My Namaste Moment
A blog with a more personable vibe! I’m taking this opportunity to write about being back on my mat, because it had been WAY too long, and the result was humbling.
But first, a bit of background…
When Colby and I decided to venture out and create our own healing space, we knew it would be one heck of an endeavor, and as one might expect, my psycho-spiritual health had to take a back seat so my mental body could take the wheel. As I reflect back on 2017, I’m incredibly proud of what we accomplished, but it absolutely left me feeling unbalanced, stagnate, and exhausted. So, as 2018 began, I sat down and made an intention to do what I always tell my patients to do…to give “me” back to myself. Amidst making some nutritional adjustments and carving out time for daily meditation, I heard my yoga mat calling to me to resume my practice (If I'm being completely honest, my inner wisdom had been nudging me to go for some time now, especially because I drive by a yoga studio on the way to work every day) But what was once a whisper, was now a booming command
"Rest, then move, girl!"
The first class I took at PM Yoga was a lovely Restorative Yoga Workshop. For those of you who are new to yoga, "restorative" is yogi talk for 2hrs of nap time with yoga props; just what the doctor ordered! The studio itself has incredible energy – a balance of feeling open and cozy at the same time – and Jenn instructed beautifully. I left feeling completely replenished with the sense of reprieve that had been missing for months. I returned a few days later to their essential Yoga 1 class to start the challenge of reawakening my Qi and getting it to flow freely again. The class had students across all demographics and yoga-experience levels, and I deeply appreciated how Tonya was able to meet every student at their level. It allowed me to push myself when it felt right to push, and pull back when I needed repose. When the class ended, my body and mind became overwhelmed with a pulsing wave – I could feel my Qi moving in my meridians again and I could tell something was going to happen. By the time I got home and filled up my bathtub with Epsom salts and lavender, the waves were swelling up in my chest and the flood gates opened. Honestly, I must have cried for a good 30 minutes - not because I was sad, or angry, or any negative emotion whatsoever. My body and spirit had just been given the space it needed to be vulnerable and let go so after I could look in the mirror and say “Oh hello, me! Nice to see you again!"

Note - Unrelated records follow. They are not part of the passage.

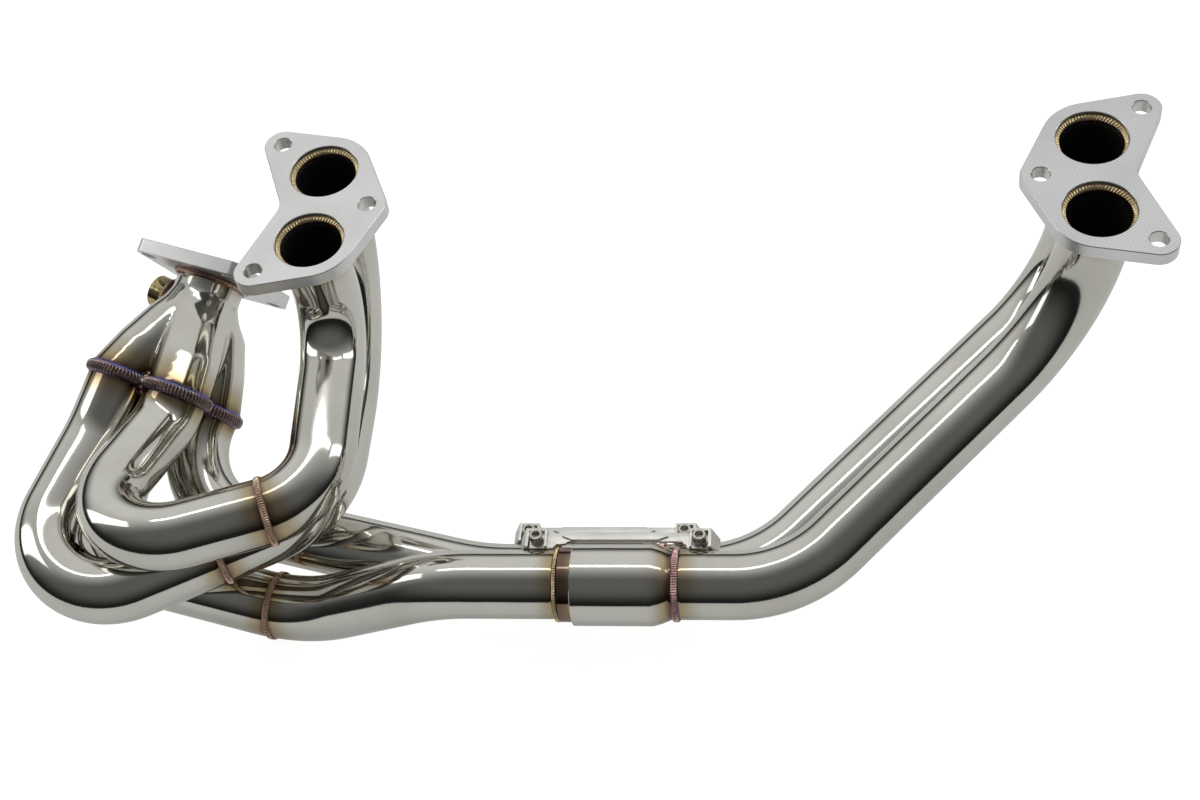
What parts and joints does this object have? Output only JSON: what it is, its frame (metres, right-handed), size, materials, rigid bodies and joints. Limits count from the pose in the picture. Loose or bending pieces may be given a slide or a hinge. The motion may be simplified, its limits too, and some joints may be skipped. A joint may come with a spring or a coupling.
{
  "type": "exhaust manifold",
  "caption": "Tubular exhaust manifold for a flat four engine: two head flanges, long bent runners with slip joints, a merge collector and a square outlet flange.",
  "frame": {"origin": "Centre of the left head flange's mating face, on the web between its two ports", "axes": "+Z out of both head faces, towards the cylinder heads; +X from the left bank to the right bank, along the crossover tubes; +Y away from the crossovers, towards the outlet"},
  "size_m": [0.7631, 0.3082, 0.2227],
  "materials": {
    "polished_tube": "mirror polished stainless steel, straw coloured beside the welds",
    "machined_flange": "fine milled stainless steel plate",
    "satin_bracket": "satin pressed stainless sheet",
    "weld_bead": "rippled weld bead with gold, brown and blue heat tint",
    "bung": "turned steel with gold heat tint",
    "screw": "plain machined socket screw"
  },
  "bodies": {
    "left_bank": {"collector_weld_band": "weld_bead", "front_crossover_butt_weld": "weld_bead", "front_crossover_return_tube": "polished_tube", "front_crossover_tube": "polished_tube", "front_left_lug": "satin_bracket", "front_left_screw": "screw", "front_slip_spigot": "polished_tube", "front_spigot_weld": "weld_bead", "front_tie_strap": "satin_bracket", "left_front_butt_weld": "weld_bead", "left_front_loop_tube": "polished_tube", "left_front_port_weld": "weld_bead", "left_front_upper_tube": "polished_tube", "left_head_flange": "machined_flange", "left_rear_butt_weld": "weld_bead", "left_rear_loop_tube": "polished_tube", "left_rear_port_weld": "weld_bead", "left_rear_upper_tube": "polished_tube", "merge_collector": "polished_tube", "outlet_flange": "machined_flange", "outlet_weld": "weld_bead", "rear_crossover_tube": "polished_tube", "rear_left_lug": "satin_bracket", "rear_left_screw": "screw", "rear_slip_spigot": "polished_tube", "rear_spigot_weld": "weld_bead", "rear_tie_strap": "satin_bracket", "sensor_bung": "bung", "sensor_bung_weld": "weld_bead"},
    "right_bank": {"front_right_lug": "satin_bracket", "front_right_screw": "screw", "front_sleeve_weld": "weld_bead", "front_slip_sleeve": "polished_tube", "rear_right_lug": "satin_bracket", "rear_right_screw": "screw", "rear_sleeve_weld": "weld_bead", "rear_slip_sleeve": "polished_tube", "right_front_port_weld": "weld_bead", "right_front_tube": "polished_tube", "right_head_flange": "machined_flange", "right_rear_port_weld": "weld_bead", "right_rear_tube": "polished_tube"}
  },
  "joints": [
    {"name": "slip_joint_slide", "type": "slide", "parent": "left_bank", "child": "right_bank", "axis": [1, 0, 0], "range_m": [-0.003, 0.003]}
  ]
}
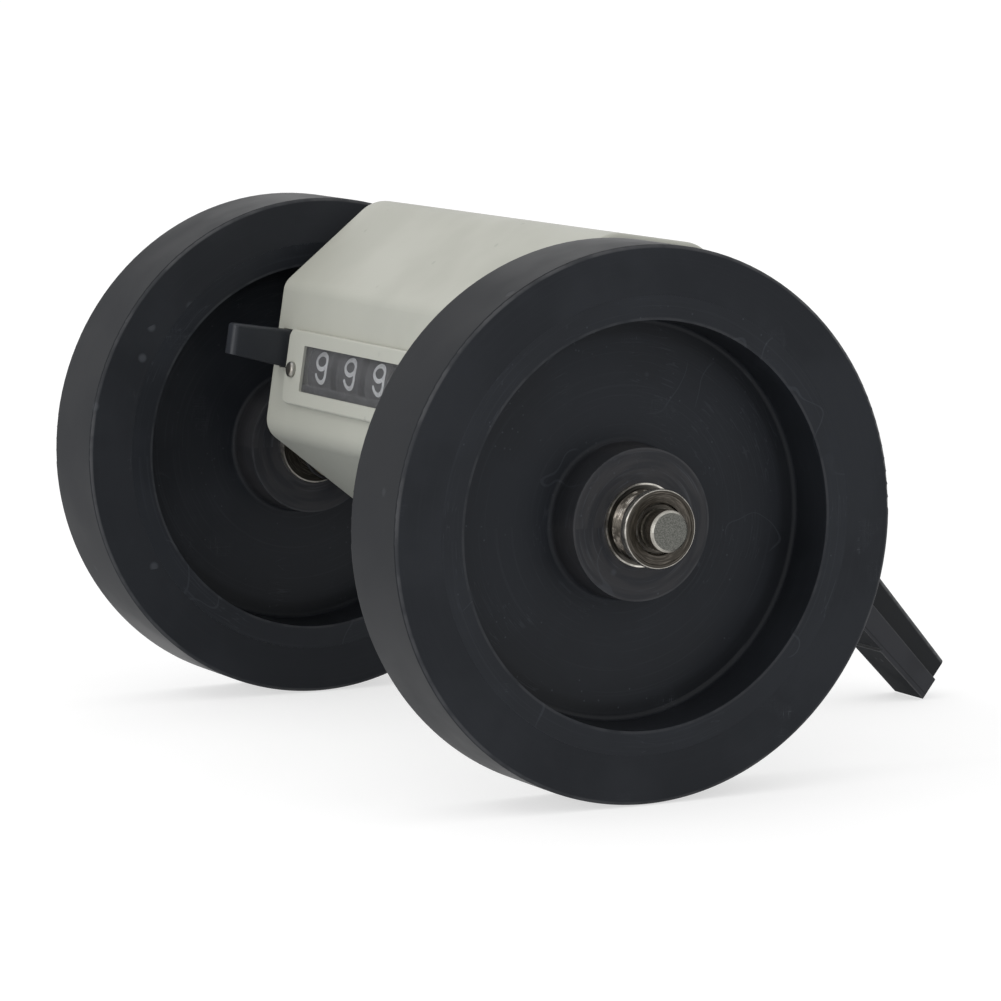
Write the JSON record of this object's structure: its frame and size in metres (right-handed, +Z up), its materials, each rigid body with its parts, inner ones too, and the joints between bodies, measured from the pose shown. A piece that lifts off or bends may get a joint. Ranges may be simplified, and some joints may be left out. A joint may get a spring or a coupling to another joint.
{
  "type": "cable length counter",
  "caption": "Tabletop cable length counter: two rubber-tyred measuring rollers on one shaft drive a windowed mechanical counter in a leaning grey housing propped by a rear arm",
  "frame": {"origin": "centre of the bounding box's base, on the table that the rollers and the arm's tip stand on", "axes": "+X along the roller shaft, to the right of a reader who faces the window; +Y to the back, where the arm is; +Z up"},
  "size_m": [0.1804, 0.1685, 0.1061],
  "materials": {
    "housing_paint": "light grey-green enamel over die-cast aluminium, satin, fine texture",
    "plate_enamel": "the same grey enamel on a pressed plate, slightly smoother",
    "lens": "clear polished acrylic",
    "bright_steel": "nickel-plated steel, turned",
    "ground_steel": "ground carbon steel",
    "plated_steel": "zinc-plated steel sheet, bar and wire",
    "bronze": "sintered bronze",
    "thrust_plastic": "black acetal",
    "roller_plastic": "black glass-filled plastic, satin",
    "tyre_rubber": "black solid rubber, ground tread",
    "black_casting": "black enamel on casting, semi-gloss",
    "wheel_plastic": "black moulded number wheels with light figures",
    "pinion_plastic": "natural acetal",
    "gear_brass": "milled brass"
  },
  "bodies": {
    "housing": {"casing": "housing_paint", "back_cover": "housing_paint", "cover_screws": "bright_steel", "frame_screws": "bright_steel", "window_bezel": "plate_enamel", "window_lens": "lens", "bezel_screws": "bright_steel", "bush_left": "bronze", "bush_right": "bronze", "frame_plate_left": "plated_steel", "frame_plate_right": "plated_steel", "tie_rods": "plated_steel", "frame_bar": "plated_steel", "idler_stub": "ground_steel", "idler_clip": "plated_steel", "pinion_axle": "ground_steel", "axle_spacer": "plated_steel", "pivot_bolt": "bright_steel", "pivot_nut": "bright_steel", "pivot_washers": "bright_steel", "reset_spring": "plated_steel"},
    "rollers": {"main_shaft": "ground_steel", "roller_core_left": "roller_plastic", "roller_core_right": "roller_plastic", "tyre_left": "tyre_rubber", "tyre_right": "tyre_rubber", "hub_sleeve_left": "ground_steel", "hub_sleeve_right": "ground_steel", "hub_washer_left": "bright_steel", "hub_washer_right": "bright_steel", "clamp_nut_left": "bright_steel", "clamp_nut_right": "bright_steel", "thrust_washer_left": "thrust_plastic", "spacer_tube_right": "thrust_plastic", "sleeve_pins": "ground_steel"},
    "idler": {"idler_gear": "gear_brass"},
    "wheel_1": {"number_wheel_1": "wheel_plastic", "tenths_gear": "gear_brass"},
    "wheel_2": {"number_wheel_2": "wheel_plastic"},
    "wheel_3": {"number_wheel_3": "wheel_plastic"},
    "wheel_4": {"number_wheel_4": "wheel_plastic"},
    "wheel_5": {"number_wheel_5": "wheel_plastic"},
    "pinion_1": {"transfer_pinion_1": "pinion_plastic"},
    "pinion_2": {"transfer_pinion_2": "pinion_plastic"},
    "pinion_3": {"transfer_pinion_3": "pinion_plastic"},
    "pinion_4": {"transfer_pinion_4": "pinion_plastic"},
    "reset_shaft": {"reset_axle": "ground_steel", "axle_clip": "plated_steel"},
    "key": {"reset_key": "black_casting"},
    "arm": {"support_arm": "black_casting"}
  },
  "joints": [
    {"name": "roller_spin", "type": "hinge", "parent": "housing", "child": "rollers", "pos_m": [0, -0.03107, 0.05305], "axis": [1, 0, 0], "continuous": true},
    {"name": "idler_spin", "type": "hinge", "parent": "housing", "child": "idler", "pos_m": [0, -0.0187, 0.0596], "axis": [1, 0, 0], "continuous": true},
    {"name": "wheel_1_spin", "type": "hinge", "parent": "housing", "child": "wheel_1", "pos_m": [0, -0.03256, 0.07108], "axis": [1, 0, 0], "continuous": true},
    {"name": "wheel_2_spin", "type": "hinge", "parent": "housing", "child": "wheel_2", "pos_m": [0, -0.03256, 0.07108], "axis": [1, 0, 0], "continuous": true},
    {"name": "wheel_3_spin", "type": "hinge", "parent": "housing", "child": "wheel_3", "pos_m": [0, -0.03256, 0.07108], "axis": [1, 0, 0], "continuous": true},
    {"name": "wheel_4_spin", "type": "hinge", "parent": "housing", "child": "wheel_4", "pos_m": [0, -0.03256, 0.07108], "axis": [1, 0, 0], "continuous": true},
    {"name": "wheel_5_spin", "type": "hinge", "parent": "housing", "child": "wheel_5", "pos_m": [0, -0.03256, 0.07108], "axis": [1, 0, 0], "continuous": true},
    {"name": "pinion_1_spin", "type": "hinge", "parent": "housing", "child": "pinion_1", "pos_m": [0, -0.019, 0.06467], "axis": [1, 0, 0], "continuous": true},
    {"name": "pinion_2_spin", "type": "hinge", "parent": "housing", "child": "pinion_2", "pos_m": [0, -0.019, 0.06467], "axis": [1, 0, 0], "continuous": true},
    {"name": "pinion_3_spin", "type": "hinge", "parent": "housing", "child": "pinion_3", "pos_m": [0, -0.019, 0.06467], "axis": [1, 0, 0], "continuous": true},
    {"name": "pinion_4_spin", "type": "hinge", "parent": "housing", "child": "pinion_4", "pos_m": [0, -0.019, 0.06467], "axis": [1, 0, 0], "continuous": true},
    {"name": "reset_push", "type": "slide", "parent": "housing", "child": "key", "axis": [0, 0.9885, -0.1513], "range_m": [0, 0.0096], "stiffness_N_per_m": 120, "springref_m": -0.006, "deforming": ["reset_spring"]},
    {"name": "reset_turn", "type": "hinge", "parent": "housing", "child": "reset_shaft", "pos_m": [0, -0.03256, 0.07108], "axis": [1, 0, 0], "range_deg": [-361, 1]},
    {"name": "arm_pivot", "type": "hinge", "parent": "housing", "child": "arm", "pos_m": [0, 0.02251, 0.06737], "axis": [1, 0, 0], "range_deg": [-30, 80]}
  ],
  "couplings": [
    {"joint": "idler_spin", "follows": "roller_spin", "ratio": -0.33333},
    {"joint": "wheel_1_spin", "follows": "roller_spin", "ratio": 0.33333},
    {"joint": "wheel_2_spin", "follows": "roller_spin", "ratio": 0.033333},
    {"joint": "wheel_3_spin", "follows": "roller_spin", "ratio": 0.0033333},
    {"joint": "wheel_4_spin", "follows": "roller_spin", "ratio": 0.00033333},
    {"joint": "wheel_5_spin", "follows": "roller_spin", "ratio": 0.000033333},
    {"joint": "pinion_1_spin", "follows": "roller_spin", "ratio": -0.066667},
    {"joint": "pinion_2_spin", "follows": "roller_spin", "ratio": -0.0066667},
    {"joint": "pinion_3_spin", "follows": "roller_spin", "ratio": -0.00066667},
    {"joint": "pinion_4_spin", "follows": "roller_spin", "ratio": -0.000066667},
    {"joint": "reset_turn", "follows": "reset_push", "rad_per_m": -654.5}
  ]
}
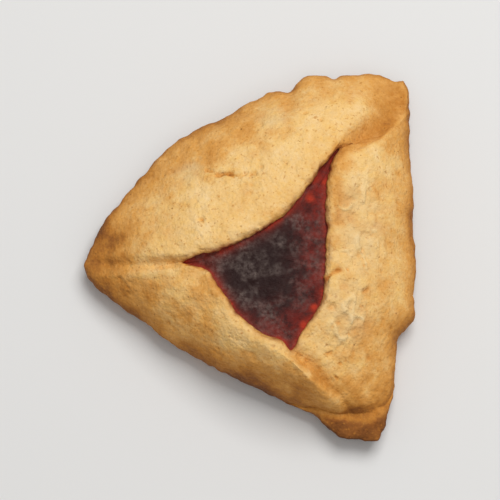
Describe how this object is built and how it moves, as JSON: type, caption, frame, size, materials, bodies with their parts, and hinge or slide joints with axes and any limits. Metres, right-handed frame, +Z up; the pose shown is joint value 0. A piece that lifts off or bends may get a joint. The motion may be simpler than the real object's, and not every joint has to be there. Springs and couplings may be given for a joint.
{
  "type": "hamantasch",
  "caption": "Three-cornered baked biscuit pastry, its sides folded up over a dark raspberry jam centre that shows in a three-pointed opening.",
  "frame": {"origin": "under the middle of the pastry's bounding box, on the surface that it lies on", "axes": "+Z up out of the jam, -Y towards the viewer of the picture, +X towards the straight right side"},
  "size_m": [0.0662, 0.075, 0.02],
  "materials": {
    "baked_dough": null,
    "jam": null
  },
  "bodies": {
    "root": {"pastry": "baked_dough", "raspberry_jam": "jam"}
  },
  "joints": []
}
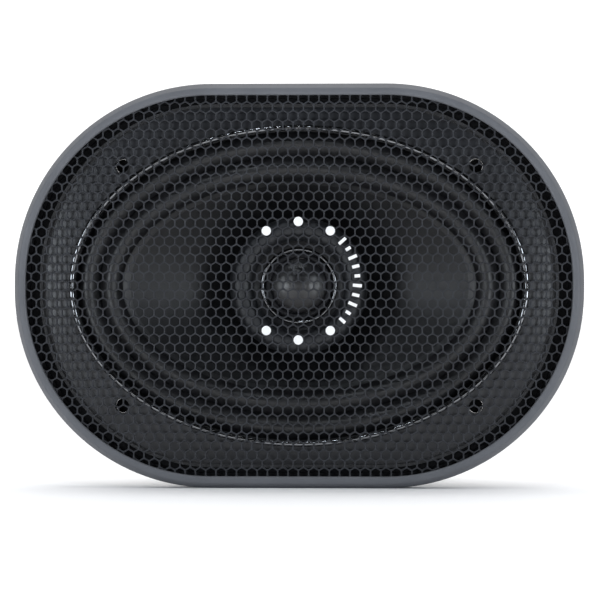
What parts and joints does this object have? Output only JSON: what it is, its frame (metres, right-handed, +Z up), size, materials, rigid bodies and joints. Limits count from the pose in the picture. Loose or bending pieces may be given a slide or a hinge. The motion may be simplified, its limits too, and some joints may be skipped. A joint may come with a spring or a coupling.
{
  "type": "coaxial car speaker",
  "caption": "Oval coaxial car speaker with a perforated pull-off grille, a roll-surround cone in a windowed steel basket, a ferrite motor and a dome tweeter on a centre post.",
  "frame": {"origin": "on the driver's axis in the plane where the mounting ring meets the panel", "axes": "+X along the oval's long axis, +Z up along its short axis, and -Y towards the listener, so the grille is at -Y and the magnet at +Y"},
  "size_m": [0.26, 0.089, 0.1844],
  "materials": {
    "bezel_grey": "satin moulded grey",
    "mesh_paint": "dark grey powder coat",
    "trim_grey": "fine matt",
    "badge_white": "matt white",
    "black_plastic": "fine matt",
    "basket_paint": "black powder coat",
    "gasket_grey": "satin",
    "surround_rubber": "soft sheen",
    "cone_black": "satin with a fine grain",
    "spider_cloth": "woven, resin-coated",
    "former_film": "amber film",
    "coil_copper": "enamelled copper winding",
    "steel": "zinc plate",
    "ferrite": "ground dark ceramic",
    "boot_rubber": "moulded rubber",
    "board_brown": "pressed laminate",
    "tab_brass": "tinned brass",
    "capacitor_sleeve": "shrink sleeve",
    "tinsel_braid": "braided tinsel",
    "wire_black": "insulated wire",
    "post_aluminium": "turned",
    "face_gloss": "gloss black",
    "magnet_nickel": "nickel plate",
    "dome_silk": "coated silk"
  },
  "bodies": {
    "chassis": {"mounting_ring": "black_plastic", "basket": "basket_paint", "front_gasket": "gasket_grey", "surround": "surround_rubber", "spider": "spider_cloth", "tinsel_leads": "tinsel_braid", "top_plate": "steel", "ferrite_magnet": "ferrite", "yoke": "steel", "magnet_boot": "boot_rubber", "basket_rivets": "steel", "terminal_board": "board_brown", "positive_tab": "tab_brass", "negative_tab": "tab_brass", "terminal_rivets": "tab_brass", "crossover_capacitor": "capacitor_sleeve", "tweeter_wires": "wire_black", "tweeter_post": "post_aluminium", "post_nut": "steel", "tweeter_housing": "black_plastic", "tweeter_faceplate": "face_gloss", "tweeter_yoke": "steel", "tweeter_magnet": "magnet_nickel", "tweeter_top_plate": "steel", "tweeter_surround": "dome_silk"},
    "cone_assembly": {"cone": "cone_black", "voice_coil_former": "former_film", "voice_coil": "coil_copper"},
    "tweeter_diaphragm": {"tweeter_dome": "dome_silk", "tweeter_voice_coil": "coil_copper"},
    "grille": {"grille_bezel": "bezel_grey", "grille_mesh": "mesh_paint", "grille_trim_ring": "trim_grey", "badge_dots": "badge_white", "badge_bars": "badge_white"}
  },
  "joints": [
    {"name": "cone_travel", "type": "slide", "parent": "chassis", "child": "cone_assembly", "axis": [0, -1, 0], "range_m": [-0.006, 0.006], "stiffness_N_per_m": 2000, "deforming": ["surround", "spider", "tinsel_leads"]},
    {"name": "tweeter_dome_travel", "type": "slide", "parent": "chassis", "child": "tweeter_diaphragm", "axis": [0, -1, 0], "range_m": [-0.0003, 0.0003], "stiffness_N_per_m": 2000, "deforming": ["tweeter_surround"]},
    {"name": "grille_pull_off", "type": "slide", "parent": "chassis", "child": "grille", "axis": [0, -1, 0], "range_m": [0, 0.08]}
  ]
}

The reason I wanted to share this was because, for me, this was the perfect message about balanced self-care. It’s so important to give yourself space to rest and replenish, but it must be balanced with intentional movement. It’s important to be strong, but strength must be balanced with vulnerability. Yoga embraces these principles completely – rest and movement, strength and vulnerability, push and pull, yin and yang. I’m so grateful to have had this experience again, and look forward to spending lots of quality time on my mat this year with my new tribe at PM Yoga – I hope to see some of you there, too!